* _Task objective_
Look for "joints" in the listing below. Gather each line that contains it.

─── Dataset excerpt ───

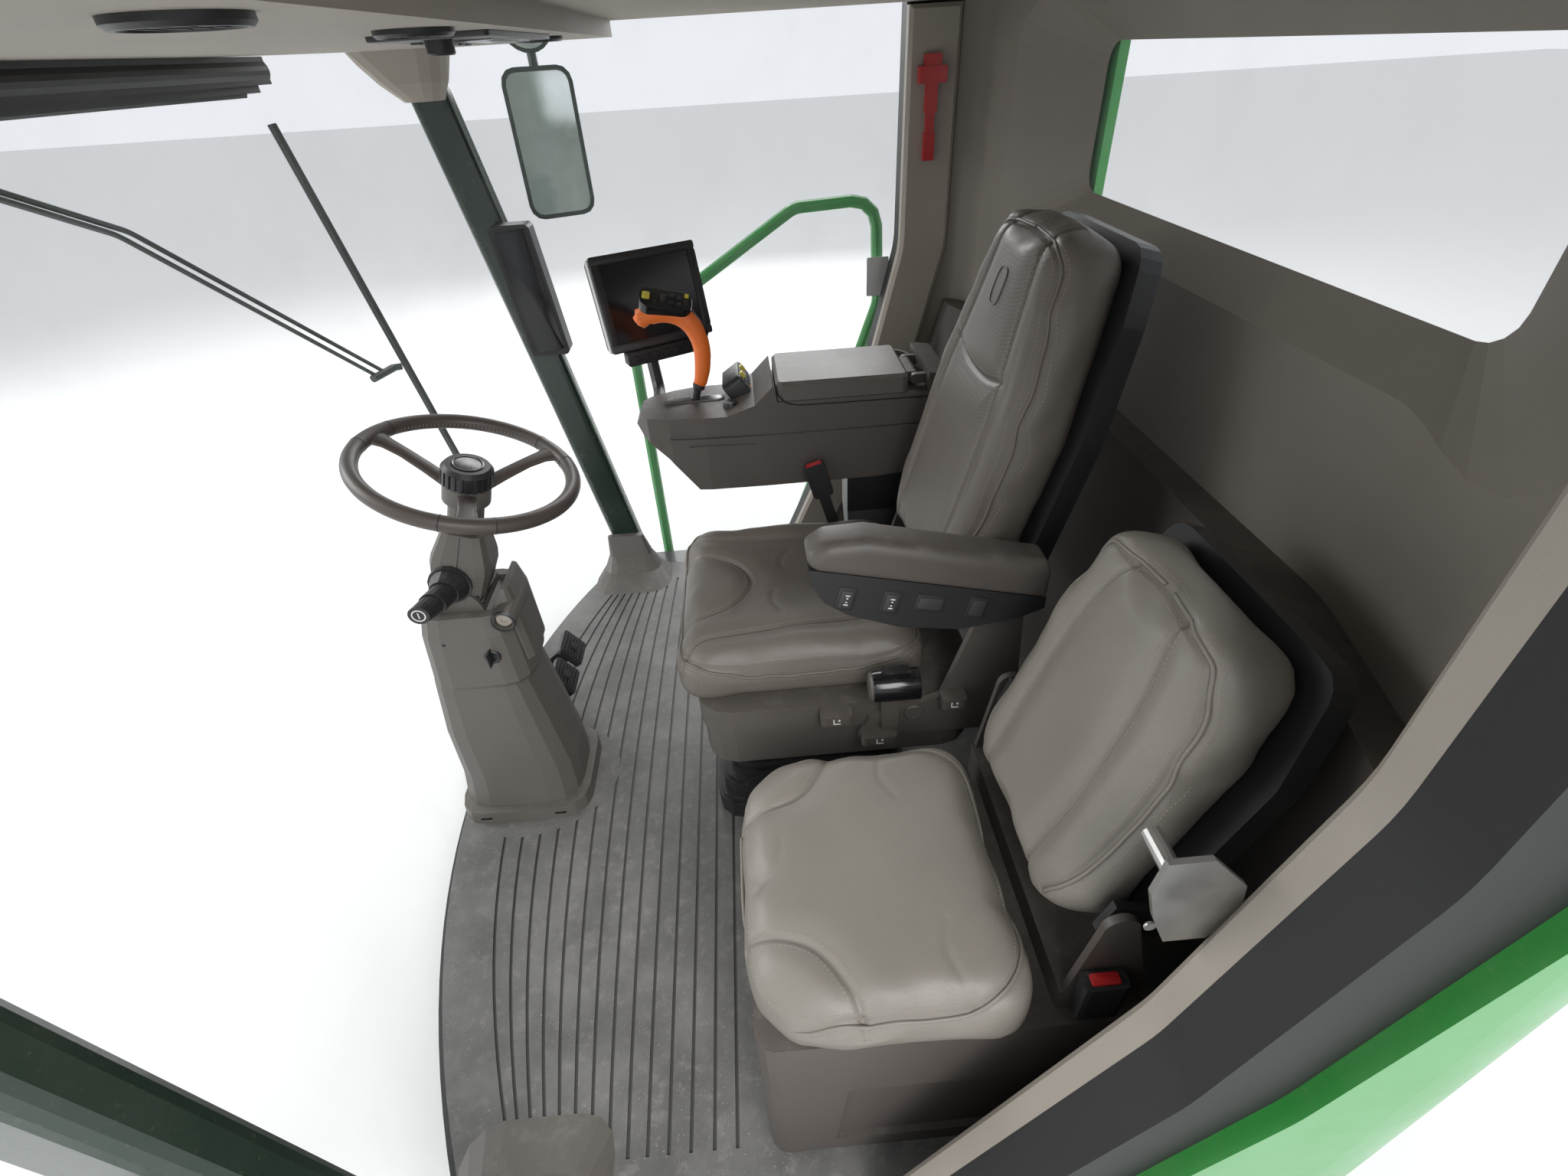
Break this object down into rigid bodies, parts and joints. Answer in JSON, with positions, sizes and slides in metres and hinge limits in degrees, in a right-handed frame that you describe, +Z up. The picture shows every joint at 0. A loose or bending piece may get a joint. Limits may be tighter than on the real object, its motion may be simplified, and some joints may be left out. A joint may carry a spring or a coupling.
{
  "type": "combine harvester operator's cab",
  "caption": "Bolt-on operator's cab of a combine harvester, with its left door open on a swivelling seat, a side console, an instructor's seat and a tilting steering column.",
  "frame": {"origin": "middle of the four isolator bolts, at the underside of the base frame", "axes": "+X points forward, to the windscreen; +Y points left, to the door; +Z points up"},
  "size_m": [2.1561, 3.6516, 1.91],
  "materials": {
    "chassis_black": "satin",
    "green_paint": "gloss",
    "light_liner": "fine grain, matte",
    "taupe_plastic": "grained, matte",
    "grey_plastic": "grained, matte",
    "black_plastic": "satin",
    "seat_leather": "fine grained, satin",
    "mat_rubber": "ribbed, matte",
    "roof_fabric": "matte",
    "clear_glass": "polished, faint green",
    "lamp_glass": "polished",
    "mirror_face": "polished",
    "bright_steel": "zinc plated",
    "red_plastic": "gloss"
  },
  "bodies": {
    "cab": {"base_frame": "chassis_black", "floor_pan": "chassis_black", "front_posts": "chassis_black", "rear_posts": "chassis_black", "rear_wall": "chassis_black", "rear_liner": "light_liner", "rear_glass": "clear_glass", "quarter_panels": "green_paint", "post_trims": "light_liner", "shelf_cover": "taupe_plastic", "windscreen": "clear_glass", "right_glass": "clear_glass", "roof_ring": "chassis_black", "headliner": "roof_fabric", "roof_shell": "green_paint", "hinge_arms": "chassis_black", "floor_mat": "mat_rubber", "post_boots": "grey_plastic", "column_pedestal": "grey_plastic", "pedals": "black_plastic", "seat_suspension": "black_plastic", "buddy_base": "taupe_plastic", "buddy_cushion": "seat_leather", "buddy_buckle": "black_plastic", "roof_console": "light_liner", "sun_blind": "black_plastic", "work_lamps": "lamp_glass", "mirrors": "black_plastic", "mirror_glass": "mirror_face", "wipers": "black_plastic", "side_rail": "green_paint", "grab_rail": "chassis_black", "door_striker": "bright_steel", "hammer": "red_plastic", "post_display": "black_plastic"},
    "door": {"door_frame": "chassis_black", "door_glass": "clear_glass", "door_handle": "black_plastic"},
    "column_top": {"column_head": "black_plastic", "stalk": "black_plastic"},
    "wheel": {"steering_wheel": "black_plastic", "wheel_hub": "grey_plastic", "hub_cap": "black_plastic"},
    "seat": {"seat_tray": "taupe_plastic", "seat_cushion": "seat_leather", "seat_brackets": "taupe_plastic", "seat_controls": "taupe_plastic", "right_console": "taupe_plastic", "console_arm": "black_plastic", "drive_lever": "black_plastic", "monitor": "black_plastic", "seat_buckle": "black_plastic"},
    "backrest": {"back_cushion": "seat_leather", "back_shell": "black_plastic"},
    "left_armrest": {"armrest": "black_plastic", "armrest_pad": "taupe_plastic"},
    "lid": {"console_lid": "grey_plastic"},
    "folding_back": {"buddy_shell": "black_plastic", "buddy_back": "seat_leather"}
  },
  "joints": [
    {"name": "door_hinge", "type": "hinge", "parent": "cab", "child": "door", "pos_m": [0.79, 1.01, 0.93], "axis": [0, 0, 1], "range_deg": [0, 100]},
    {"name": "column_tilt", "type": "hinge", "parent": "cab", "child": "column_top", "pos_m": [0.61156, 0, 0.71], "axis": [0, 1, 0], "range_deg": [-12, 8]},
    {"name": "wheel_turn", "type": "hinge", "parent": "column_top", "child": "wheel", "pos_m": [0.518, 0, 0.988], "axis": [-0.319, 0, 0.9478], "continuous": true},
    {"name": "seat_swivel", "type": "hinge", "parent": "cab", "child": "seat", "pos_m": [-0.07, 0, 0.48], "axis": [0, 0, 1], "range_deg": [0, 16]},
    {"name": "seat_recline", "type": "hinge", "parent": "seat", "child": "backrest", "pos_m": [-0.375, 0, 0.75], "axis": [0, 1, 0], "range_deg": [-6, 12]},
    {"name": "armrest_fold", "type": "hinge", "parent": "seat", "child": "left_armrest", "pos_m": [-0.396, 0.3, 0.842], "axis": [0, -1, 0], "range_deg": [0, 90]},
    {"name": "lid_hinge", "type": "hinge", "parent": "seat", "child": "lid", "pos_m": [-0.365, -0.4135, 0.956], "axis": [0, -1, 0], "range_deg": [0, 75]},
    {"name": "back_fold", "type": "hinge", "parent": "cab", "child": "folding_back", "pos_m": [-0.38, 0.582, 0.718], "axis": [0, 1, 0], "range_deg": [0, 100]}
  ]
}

───

* _Exercise output_
Break this object down into rigid bodies, parts and joints. Answer in JSON, with positions, sizes and slides in metres and hinge limits in degrees, in a right-handed frame that you describe, +Z up. The picture shows every joint at 0. A loose or bending piece may get a joint. Limits may be tighter than on the real object, its motion may be simplified, and some joints may be left out. A joint may carry a spring or a coupling.
  "joints": [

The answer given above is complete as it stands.